Customer conversations in ASEAN and SAGE

Raman identified big data and analytics (BDA) as going to be very important. “A lot of customers are talking to us about it. And it is especially exciting with in-memory technology that servers up query responses faster.”

The regional MD foresees that the next 12 to 18 months would see a lot of momentum around BDA and social, mostly around education about the tools that are available out there for organisations to make data more meaningful.

According to him, there have been requests to get more intelligence from social media and to build that out as a service.

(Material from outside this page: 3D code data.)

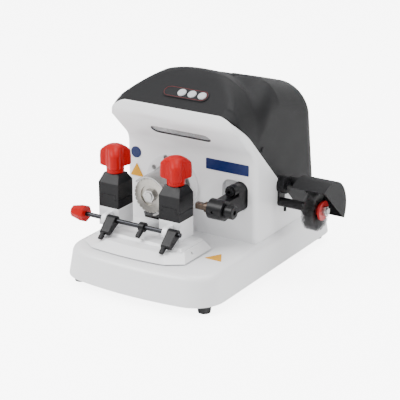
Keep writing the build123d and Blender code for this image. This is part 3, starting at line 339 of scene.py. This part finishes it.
panel_low, panel_high = (np.array(corner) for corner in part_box("control_panel"))
press = np.array(next(joint["axis"] for joint in frame["record"]["behaviour"]["joints"]
                      if joint["name"] == "lamp_press"))
panel_out = -press / np.linalg.norm(press)
panel_up = np.cross(panel_out, [1.0, 0.0, 0.0])
outline_red = skin_material("Outline_red", (0.10, 0.006, 0.008), (0.15, 0.01, 0.012), 0.4,
                            900.0, 100.0, 0.05, sheen=0.3)
outline_length, outline_width = 0.068, 0.0165
outline_centre = (panel_low + panel_high) / 2 + panel_out * 0.00095
ring_points, ring_faces = pill_ring(outline_length, outline_width, outline_centre,
                                    (1, 0, 0), panel_up, panel_out, 0.00035)
solid_from("panel_outline", ring_points, ring_faces, outline_red, "base", "cover_black")
finish_nodes(button_grey, "cutter_button", "brush_button", "lamp_button")
finish_nodes(board_green, "circuit_boards")

# ---------------------------------------------------------------- working lamp
# The lamp's diffuser is a long pill of clear plastic, moulded inside with small pyramids.
lens_clear = bpy.data.materials.new("Lamp_diffuser")
lens_clear.use_nodes = True
lens_tree = lens_clear.node_tree
lens_place = add_node(lens_tree, "ShaderNodeTexCoord")
lens_cells = add_node(lens_tree, "ShaderNodeTexVoronoi", Scale=420.0, Randomness=0.15)
# Each cell's colour runs from light grey at its middle to near black at its rim: painted light and shade of
# the clear pyramids, which have no colour of their own.
lens_ramp = add_node(lens_tree, "ShaderNodeValToRGB")
lens_ramp.color_ramp.elements[0].color = (0.50, 0.51, 0.52, 1)
lens_ramp.color_ramp.elements[0].position = 0.15
lens_ramp.color_ramp.elements[1].color = (0.10, 0.10, 0.11, 1)
lens_ramp.color_ramp.elements[1].position = 0.75
lens_bump = add_node(lens_tree, "ShaderNodeBump", Strength=0.5, Distance=0.0008)
lens_shader = lens_tree.nodes["Principled BSDF"]
lens_shader.inputs["Roughness"].default_value = 0.22
lens_shader.inputs["Coat Weight"].default_value = 0.6
lens_tree.links.new(lens_place.outputs["Object"], lens_cells.inputs["Vector"])
lens_tree.links.new(lens_cells.outputs["Distance"], lens_ramp.inputs["Fac"])
lens_tree.links.new(lens_ramp.outputs["Color"], lens_shader.inputs["Base Color"])
lens_tree.links.new(lens_cells.outputs["Distance"], lens_bump.inputs["Height"])
lens_tree.links.new(lens_bump.outputs["Normal"], lens_shader.inputs["Normal"])
finish_nodes(lens_clear, "lamp_lens")
lens_low, lens_high = (np.array(corner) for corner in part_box("lamp_lens"))
chin_out = np.array([0.0, -1.0, -1.0]) / math.sqrt(2)
chin_up = np.array([0.0, -1.0, 1.0]) / math.sqrt(2)
gasket_length, gasket_width = 0.0948, 0.0178
gasket_centre = (lens_low + lens_high) / 2 + chin_out * 0.0019
bezel_points, bezel_faces = pill_ring(gasket_length, gasket_width, gasket_centre,
                                      (1, 0, 0), chin_up, chin_out, 0.0010)
solid_from("lamp_gasket", bezel_points, bezel_faces, foot_rubber, "base", "cover_black")

# ---------------------------------------------------------------- signs
# Printed self-adhesive signs with no lettering: a dark blue plate, a blue disc and two triangles.
plate_blue = skin_material("Sign_blue", (0.004, 0.012, 0.075), (0.006, 0.018, 0.10), 0.34,
                           900.0, 200.0, 0.05, sheen=0.3)
sign_yellow = skin_material("Sign_yellow", (0.62, 0.28, 0.0), (0.70, 0.33, 0.0), 0.4,
                            900.0, 200.0, 0.05, sheen=0.3)
finish_nodes(plate_blue, "nameplate", "round_sign")
finish_nodes(sign_yellow, "warning_triangles")

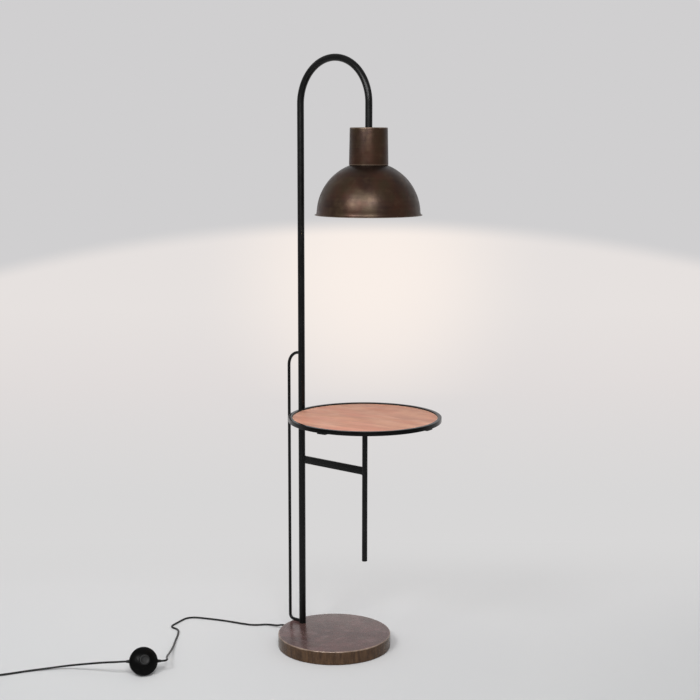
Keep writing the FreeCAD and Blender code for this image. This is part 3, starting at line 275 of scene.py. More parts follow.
@dataclass(frozen=True)
class AntiqueBronze(Finish):
    """Spun steel with a brown metallic lacquer rubbed back by hand: cloudy browns, faint lines round the
    axis, a lighter edge line that is part rubbed bare and part painted highlight, painted shade in the
    corner under the neck and on the base's upright side, and a grey sheen where it is seen at a low angle."""

    axis_x: float = 0.0
    deep: str = "#28150c"
    warm: str = "#391f12"
    olive: str = "#332515"
    rubbed: str = "#4c3a29"
    painted_shade_under_neck: str = "#150a07"
    edge: str = "#a08c78"
    shaded_side: str = "#5a4430"
    shaded_side_deep: str = "#3b2b1e"
    shaded_side_share: float = 0.0
    flank_coat: float = 0.22
    metal: float = 0.62
    coat: float = 0.5
    gloss: float = 0.35
    marks: float = 0.3
    painted_shade_top_z: float = 0.0
    foot_z: float = 0.0
    edge_z: float = 0.0
    edge_radius: float = 0.0
    edge_span: tuple[float, float] = (0.8 * MM, 3 * MM)
    edge_waver: float = 4 * MM
    edge_share: float = 0.7

    def surface(self, tree: NodeTree, place: NodeSocket) -> dict:
        """Three browns in clouds, rubbed patches, spinning lines, painted shade where asked, and a lighter
        edge line that is part rubbed bare and part painted highlight.
        """
        centred = add_node(tree, "VectorMath", {"operation": "SUBTRACT", "Vector": place,
                                                "Vector_001": (self.axis_x, 0, 0)})
        browns = tint(self.deep, self.warm, cloud(place, 60, 5), [(0.4, 0.0), (0.6, 1.0)])
        browns = tint(browns, self.olive, cloud(centred, 40, 4), [(0.45, 0.0), (0.65, 0.9)])
        browns = tint(browns, self.rubbed, cloud(centred, 24, 5), [(0.52, 0.0), (0.8, 0.6)])
        # Lines left by the spinning tool run round the axis: the pattern depends on height and radius.
        x, y, height = add_node(tree, "SeparateXYZ", {"Vector": centred}).outputs
        flat = add_node(tree, "CombineXYZ", {"X": x, "Y": y})
        radius = add_node(tree, "VectorMath", {"operation": "LENGTH", "Vector": flat})
        lines = cloud(add_node(tree, "CombineXYZ", {"X": radius, "Z": height}), 2.2, 2)
        browns = tint(browns, self.rubbed, lines, [(0.35, 0.0), (0.75, 0.2)])
        if self.painted_shade_top_z:
            # Painted shade: the dome is darkened in the corner under the neck, where the neck's shade
            # falls.
            span = self.painted_shade_top_z - 28 * MM, self.painted_shade_top_z - 9 * MM
            browns = fade(browns, self.painted_shade_under_neck, height, span, (0.0, 0.9), "SMOOTHSTEP")
        if self.foot_z:
            # The rolled foot is drawn a little lighter.
            span = self.foot_z + 0.8 * MM, self.foot_z + 2.6 * MM
            browns = fade(browns, self.edge, height, span, (0.5, 0.0))
        coat = self.coat
        if self.shaded_side_share:
            # Painted light and shade: the upright side takes darker, browner colours than the paler top,
            # laid in short upright streaks, and a thinner coat.
            normal = add_node(tree, "NewGeometry").outputs["Normal"]
            rise = add_node(tree, "SeparateXYZ", {"Vector": normal}).outputs["Z"]
            level = add_node(tree, "Math", {"operation": "ABSOLUTE", "Value": rise})
            streaks = cloud(centred, 5, 5, (1, 1, 6)), [(0.35, self.shaded_side_deep), (0.7, self.shaded_side)]
            browns = tint(browns, streaks, level, [(0.3, self.shaded_side_share), (0.8, 0.0)])
            coat = level, [(0.3, self.flank_coat), (0.8, self.coat)]
        if self.edge_radius:
            # A lighter line along the edge, part rubbed bare and part painted highlight, wavers in width
            # along it.
            above, beside = (add_node(tree, "Math", {"operation": "ABSOLUTE", "Value": add_node(
                tree, "Math", {"operation": "SUBTRACT", "Value": along, "Value_001": edge})})
                for along, edge in ((height, self.edge_z), (radius, self.edge_radius)))
            waver = add_node(tree, "Math", {
                "operation": "MULTIPLY_ADD", "Value": cloud(place, 14, 5), "Value_001": self.edge_waver,
                "Value_002": -self.edge_waver / 2})
            reach = add_node(tree, "Math", {"operation": "ADD", "Value": above, "Value_001": beside})
            reach = add_node(tree, "Math", {"operation": "ADD", "Value": reach, "Value_001": waver})
            browns = fade(browns, self.edge, reach, self.edge_span, (self.edge_share, 0.0))
        return {"Base Color": browns, "Metallic": self.metal, "Specular IOR Level": coat,
                "Roughness": (cloud(centred, 16, 4), [(0.3, self.gloss - 0.04), (0.7, self.gloss + 0.08)]),
                "relief": (lines, self.marks, 0.06)}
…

He also talked about security, and Oracle’s announcement of efforts in that area, especially security that is built into the device and security at the source that goes beyond just securing the network, but actually encrypts data at the source, so it will never be seen by those it is not meant for.

Also, applications. Many of the apps that exist today, were developed in the 90’s, so there is a lot of opportunity to modernise them and migrate them to a more modern platform.

“These are good conversations for us to have with our customers. Those are areas where we can take them to cloud very quickly, or help them modernise with new tech we have, mobile-enable it, have social feature functions in there, and build in analytics and security.

“That’s the modern platform, we are looking at,” Raman said.

More importantly, is the business model innovation it enables.

Raman shared use cases, one of a regional bank that adapted Siebel features to manage customer support better. “Now, they can run campaigns and translate them to sales faster.”

One other customer, Celcom, uses Oracle’s solutions and hardware, to build its integrated CRM platform and have it serve as foundation for Celcom’s enterprise-wide business transformation.

The biggest electricity provider in Indonesia was also able to offer smaller prepaid sums for its rural users, generating more sales volume, as a result of using Oracle Exadata.

“Customers can now think about what else they can do, now they have the power to process a lot of information, fast!” Raman pointed out.